Decode JSON Containing Raw Control Characters in Strings

use qubit_json::LenientJsonDecoder;

fn main() {
    let decoder = LenientJsonDecoder::default();
    let value = decoder
        .decode_value("{\"text\":\"line 1\nline 2\"}")
        .expect("decoder should escape raw control characters inside strings");

    assert_eq!(value["text"], "line 1\nline 2");
}

Customize Decoder Options

use qubit_json::{LenientJsonDecoder, JsonDecodeOptions};

fn main() {
    let decoder = LenientJsonDecoder::new(JsonDecodeOptions {
        strip_markdown_code_fence: false,
        ..JsonDecodeOptions::default()
    });

    let value = decoder
        .decode_value("{\"ok\":true}")
        .expect("plain JSON should still decode with custom options");

    assert_eq!(value["ok"], true);
}

Normalization Rules

When enabled, the decoder applies the following pipeline before parsing:

  1. validate that the input is not empty
  2. trim surrounding whitespace
  3. strip a leading UTF-8 BOM
  4. strip one outer Markdown code fence
  5. escape ASCII control characters inside JSON string literals

The decoder does not:

  • add missing quotes
  • add missing commas
  • add missing braces or brackets
  • rewrite arbitrary malformed JSON into guessed valid JSON

When to Use

Qubit JSON is a good fit when:

  • you need a reusable, configurable JSON decoder object
  • your inputs are mostly valid JSON but may be wrapped or slightly noisy
  • you want stable error categories around serde_json

It is not a good fit when:

  • you need aggressive repair for heavily malformed JSON
  • your inputs are not actually JSON
  • a plain serde_json::from_str() call is already sufficient

License

This project is licensed under the Apache 2.0 License.
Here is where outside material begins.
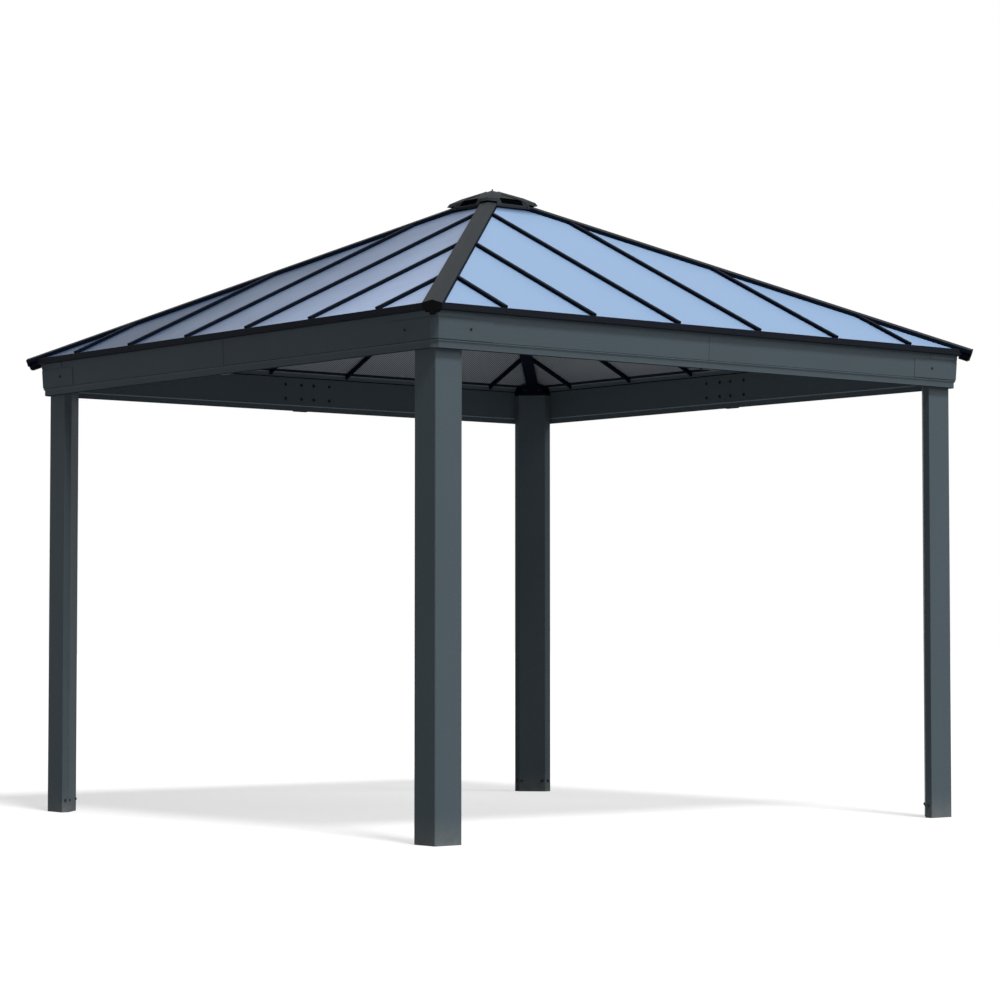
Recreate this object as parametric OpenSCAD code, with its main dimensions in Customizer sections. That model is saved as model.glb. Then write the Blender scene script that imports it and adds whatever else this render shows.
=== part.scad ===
// Four-post metal gazebo with a glazed pyramid roof.
// Units are millimetres, +Z is up, and the origin is on the ground at the middle of the plan.
// The front is -Y, the right is +X.

/* [Plan] */
// Middle of the plan to the outer face of a post
post_reach = 1720; // [1400:10:2100]
// Middle of the plan to the outer face of a beam
beam_reach = 1763; // [1440:1:2150]
// Middle of the plan to the outer face of an eave rail
eave_reach = 1792; // [1470:1:2180]

/* [Posts] */
// Width of each outer face of a post
post_w = 155; // [120:1:200]
// Depth of the narrow side that turns inward from each outer face
post_return = 42; // [30:1:60]
// Wall of the folded post
post_wall = 3; // [2:0.5:5]
// Top of a post, inside the beam ring
post_h = 2433; // [2400:1:2435]

/* [Beams] */
// Height of the clear way under the beams
beam_z = 2262; // [2100:1:2300]
// Height of the outer face of a beam
beam_face_h = 172; // [140:1:180]
// Height of the crease near the foot of the outer face
beam_band_h = 30; // [20:1:60]
// How far the foot of the outer face sits back
beam_band_in = 12; // [4:1:20]
// Bevel of the outer corner where two beams meet
beam_corner = 27; // [10:1:40]
// Offset of a beam's seam from its middle, towards the front left corner
seam_offset = 40; // [0:1:200]

/* [Roof] */
// Rise of the roof for each unit of run
roof_pitch = 0.48; // [0.4:0.01:0.55]
// Height at which the tops of the four glazing planes would meet
roof_apex_z = 3315; // [3200:1:3400]
// Thickness of the twin-wall glazing
panel_t = 6; // [4:1:10]
// Distance between two rafters
rafter_pitch = 542.5; // [400:0.5:560]
// Number of rafters on one slope
rafter_n = 6; // [6:2:6]
// Width of a rafter's cap above the glazing
rafter_w = 26; // [20:1:40]
// Height of a rafter's cap above the glazing
rafter_cap = 17; // [6:1:19]
// Width of a rafter's bar under the glazing
rafter_bar_w = 18; // [14:1:26]
// Depth of a rafter's bar under the glazing
rafter_d = 22; // [16:1:24]
// Width of the cover on a hip
hip_cover_w = 94; // [80:1:110]
// Height of a hip cover above the glazing
hip_cover_h = 21; // [12:1:24]
// Width of a hip rafter under the glazing
hip_w = 68; // [50:1:80]
// Depth of a hip rafter under the glazing
hip_d = 31; // [20:1:31]
// Middle of the plan to the low end of a hip, measured along X
hip_reach = 1807; // [1485:1:2200]
// Width of the square vent hood on the apex
hood_w = 354; // [340:2:370]

/* [Hidden] */
$fn = 32;
sides = ["front", "right", "back", "left"];
corners = ["front_left", "front_right", "back_right", "back_left"];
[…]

See LICENSE for details.

Alignment Notes

This README reflects the current object model:

  • LenientJsonDecoder owns an internal LenientJsonNormalizer.
  • Public decoding APIs are decode, decode_object, decode_array, decode_value.
  • Normalization and error handling are implemented in src/lenient_json_normalizer.rs and src/json_decode_error.rs, which are covered by tests in tests/.
  • Product requirements and implementation behavior are aligned with doc/json_prd.zh_CN.md and doc/json_design.zh_CN.md.